Retail: Starting with the original Stanford store, which reopens this weekend with a huge “pavilion” with glass on three sides. One of dozens of expansions Apple is engaged in.

iOS 7: Next month will ship the 700 millionth iOS device. iOS 7 will quickly become the world’s most popular operating system. Invites Craig Federighi to the stage.


Al Gore, foreground, in front of a full house. Photo: PED

9:56 We’re in. It’s a full house, with Apple execs and board members in the first two rows, the TV cameras in the right rear, the press and guests filling out the middle. Phil Schiller declined to be interviewed, but said he’s be available after the event, which pretty much guarantees a hands-on demo after the show.

Fruit spread. Photo: PED

9:45 The breakfast spread was as lavish as I remembered it from the iPhone 4S launch. Lots of fruit, yoghurt, whole grain muffins and lattes made to order. The omelet line four or five reporters deep. The room was hard to navigate with without bumping into a lot of laptop-bearing backpacks.

Some of the celebrity reporters showed up fashionably late: The Wall Street Journal‘s Walt Mossberg, the New York Times‘ David Pogue. I ran into former vice president (and current Apple board member) Al Gore in the men’s room. I didn’t take his picture.

Things are about to get serious. I hope my faulty typing can keep up with the flow of the news.


The hungry press. Photo: PED

8:40 Breakfast isn’t scheduled to be served for 20 minutes, but the press is already lining up. They’re either very hungry or worried Apple will run out of omelets and croissants. The event itself doesn’t begin until 10 a.m. Pacific (1 p.m. Eastern).

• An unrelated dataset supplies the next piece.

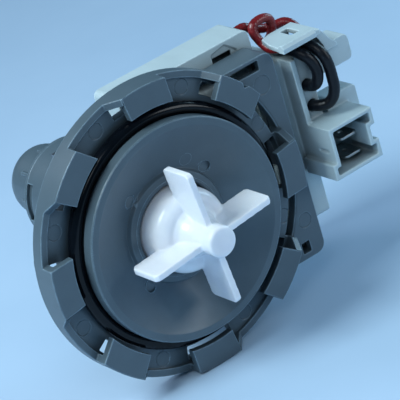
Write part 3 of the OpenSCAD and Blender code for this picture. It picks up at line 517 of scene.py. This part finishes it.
# The skin moves in and out by the share wave of the radius, once in each pitch
# WAVE_DRIFT, in radians, makes the waves a little uneven
WAVE_DRIFT = 1.3
SLEEVES = {
    "red_sleeve": {"radius": 1.4, "wave": 0.02, "pitch": 0.9},
    "black_sleeve": {"radius": 1.7, "wave": 0.008, "pitch": 1.7},
}
LEADS = {
    "red_coil_lead": [
        (46.5, 22.6, 34.6), (48.2, 22.6, 34.9), (49.8, 22.6, 35.1), (51.3, 22.6, 34.9),
        (53.2, 22.6, 33.7), (55.8, 22.7, 32.3), (58.5, 22.8, 31.4), (61.2, 22.5, 30.9),
        (62.9, 22, 31), (64.2, 21.2, 31), (65.4, 20, 30.2), (66.4, 18.4, 28.2),
        (67, 16.8, 26), (67, 15.4, 24.2), (67, 13.4, 22.9), (67, 11.4, 22.4),
    ],
    "red_loop_lead": [
        (54.45, 8.4, 28.6), (54.2, 9.8, 28.7), (53.4, 12, 28.8), (52.5, 14.2, 28.9),
        (52.2, 16.4, 30), (51.6, 17.7, 32.1), (51.1, 18.3, 34.4), (52, 18.6, 35.9),
        (54.2, 18.8, 36.4), (56.5, 19, 36.1), (58.1, 19.2, 35.1), (58.5, 19.3, 33.6),
        (58.2, 19.3, 31.8), (57.8, 20.1, 29.8), (57.5, 21.4, 28.2), (57.4, 21.8, 26.8),
        (57.4, 21.8, 25), (57.4, 21.8, 23.2),
    ],
    "inner_black_lead": [
        (57.4, 10.4, 16), (57.4, 7.6, 16), (57.5, 5, 16.3), (57.7, 3, 17.6),
        (58.1, 2.2, 19.8), (58.1, 2.2, 22.2), (57.4, 2.5, 24.5), (56.4, 3.1, 26.4),
        (55.3, 4.7, 27.8), (54.7, 6.6, 28.5), (54.5, 8, 28.6),
    ],
    "outer_black_lead": [
        (57.4, 10.4, 9.4), (57.4, 7.8, 9.4), (58.2, 5.2, 9.5), (59.7, 3, 10),
        (61, 1.6, 11.9), (61.6, 0.8, 14.8), (61.7, 0.7, 17.8), (61.6, 0.6, 21),
        (61.2, 0.8, 24), (60.6, 1.9, 26.4), (59.8, 3.9, 28), (58.9, 6.4, 28.8),
        (58, 10, 28.8), (58, 13.2, 28.8), (58, 16.4, 28.8),
    ],
}


def span_point(points, t):
    """The smooth curve through four points, a share t of the way from the second to the third."""
    a, b, c, d = points
    return 0.5 * (
        2 * b + (c - a) * t + (2 * a - 5 * b + 4 * c - d) * t * t
        + (3 * b - a - 3 * c + d) * t * t * t)


def smooth_route(points):
    stops = [Vector(point) for point in points]
    last = len(stops) - 1
    route = []
    for i in range(last):
        four = (stops[max(i - 1, 0)], stops[i], stops[i + 1], stops[min(i + 2, last)])
        route += [span_point(four, k / ROUTE_STEPS) for k in range(ROUTE_STEPS)]
    return route + [stops[-1]]


def sweep(name, points, radius, wave, pitch):
    route = smooth_route(points)
    last = len(route) - 1
    tangents = [(route[min(i + 1, last)] - route[max(i - 1, 0)]).normalized() for i in range(last + 1)]
    normal = tangents[0].orthogonal().normalized()
    rings = []
    travelled = 0.0
    for i, (centre, tangent) in enumerate(zip(route, tangents)):
        normal = (normal - tangent * normal.dot(tangent)).normalized()
        side = tangent.cross(normal)
        travelled += (centre - route[i - 1]).length if i else 0.0
        from_end = min(i, last - i)
        taper = END_TAPER[from_end] if from_end < len(END_TAPER) else 1.0
        swell = math.sin(2 * math.pi * travelled / pitch + WAVE_DRIFT * math.sin(travelled))
        r = radius * taper * (1 - wave + wave * swell)
        spokes = [normal * math.cos(a) + side * math.sin(a) for a in angles(SLEEVE_SIDES)]
        rings.append([centre + r * spoke for spoke in spokes])
    return skin_over(name, rings, tyre=False)


def dress_leads():
    for node, points in LEADS.items():
        stand_for(sweep(node + "_sleeve", points, **SLEEVES[SLOT_OF[node]]), node)


# Stage
FLOOR_HALF_SIDE_M = 4.0
FLOOR_PATCH_MM = 60
FLOOR_DARK = (0.42, 0.58, 0.76)
FLOOR_LIGHT = (0.45, 0.61, 0.79)
SKY_COLOUR = (0.30, 0.66, 1.0, 1)
SKY_STRENGTH = 0.15
LIGHTS_AIM = (10, 10, 0)


def make_stage():
    bm = bmesh.new()
    bmesh.ops.create_grid(bm, x_segments=8, y_segments=8, size=FLOOR_HALF_SIDE_M)
    floor = object_from("floor", bm)
    floor.location.z = cad_bounds[0][2]
    m = Mat("floor_paper")
    patches = m.mottle(m.noise(FLOOR_PATCH_MM), FLOOR_DARK, FLOOR_LIGHT)
    m.link(patches, m.shader.inputs["Base Color"])
    m.set(Roughness=0.9)
    floor.data.materials.append(m.material)
    world = bpy.data.worlds.new("studio")
    scene.world = world
    world.use_nodes = True
    fill_inputs(world.node_tree.nodes["Background"], {"Color": SKY_COLOUR, "Strength": SKY_STRENGTH})


def make_light(name, at_mm, side_mm, power, colour):
    """A soft square light that faces the part."""
    data = bpy.data.lights.new(name, "AREA")
    data.shape = "SQUARE"
    data.size = side_mm * MM
    data.energy = power
    data.color = colour
    obj = bpy.data.objects.new(name, data)
    obj.location = Vector(at_mm) * MM
    to_part = Vector(LIGHTS_AIM) * MM - obj.location
    obj.rotation_euler = to_part.to_track_quat("-Z", "Y").to_euler()
    scene.collection.objects.link(obj)


def make_lights():
    make_light("key_top_left", (-420, 0, 500), 260, 3.9, (0.80, 0.95, 1.0))
    make_light("rim_top_back", (-300, 330, 480), 280, 1.3, (0.80, 0.88, 1.0))
    make_light("fill_camera", (-280, -420, 450), 280, 0.8, (0.85, 0.93, 1.0))
    make_light("fill_right", (450, -430, 200), 260, 0.95, (0.85, 0.93, 1.0))
    make_light("kick_right", (620, 50, 220), 280, 1.6, (0.50, 0.80, 1.0))


make_camera()
dress_nodes()
dress_mouldings()
dress_leads()
dress_dish()
make_stage()
make_lights()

8:15 While we’re waiting for Apple to open the doors  (and begin serving what in the past has been an amazing breakfast spread), BiTE Interactive offers the results of its iPhone Anticipation Survey, based on interviews with 1,087 U.S. adults conducted last week. Not surprisingly, iPhone owners are 5 times more likely than Android owners to say they would consider buying one of the new phones.



8:00 The pieces are falling into place. Apple’s online store is closed (in many languages) for updating.

7:30 For reasons known only to Jim Cramer, the Street turned bearish on Apple this morning. After climbing smartly in the two previous trading sessions, Apple shares moved lower in early trading Tuesday.


The broadcast media were there in force. Photo: PED

6:30 As dawn broke, a couple Apple staffers were setting up a press table and the TV guys were doing their stand-ups.

We counted seven satellite trucks, representing CNN, CNBC, Bloomberg, CBS, NBC, KPIX (the local CBS affiliate) and KTLA (Los Angeles’ CW affiliate).

Not a bad turnout. Of the national broadcast outlets, only ABC is MIA. Perhaps their heads are in Syria this morning.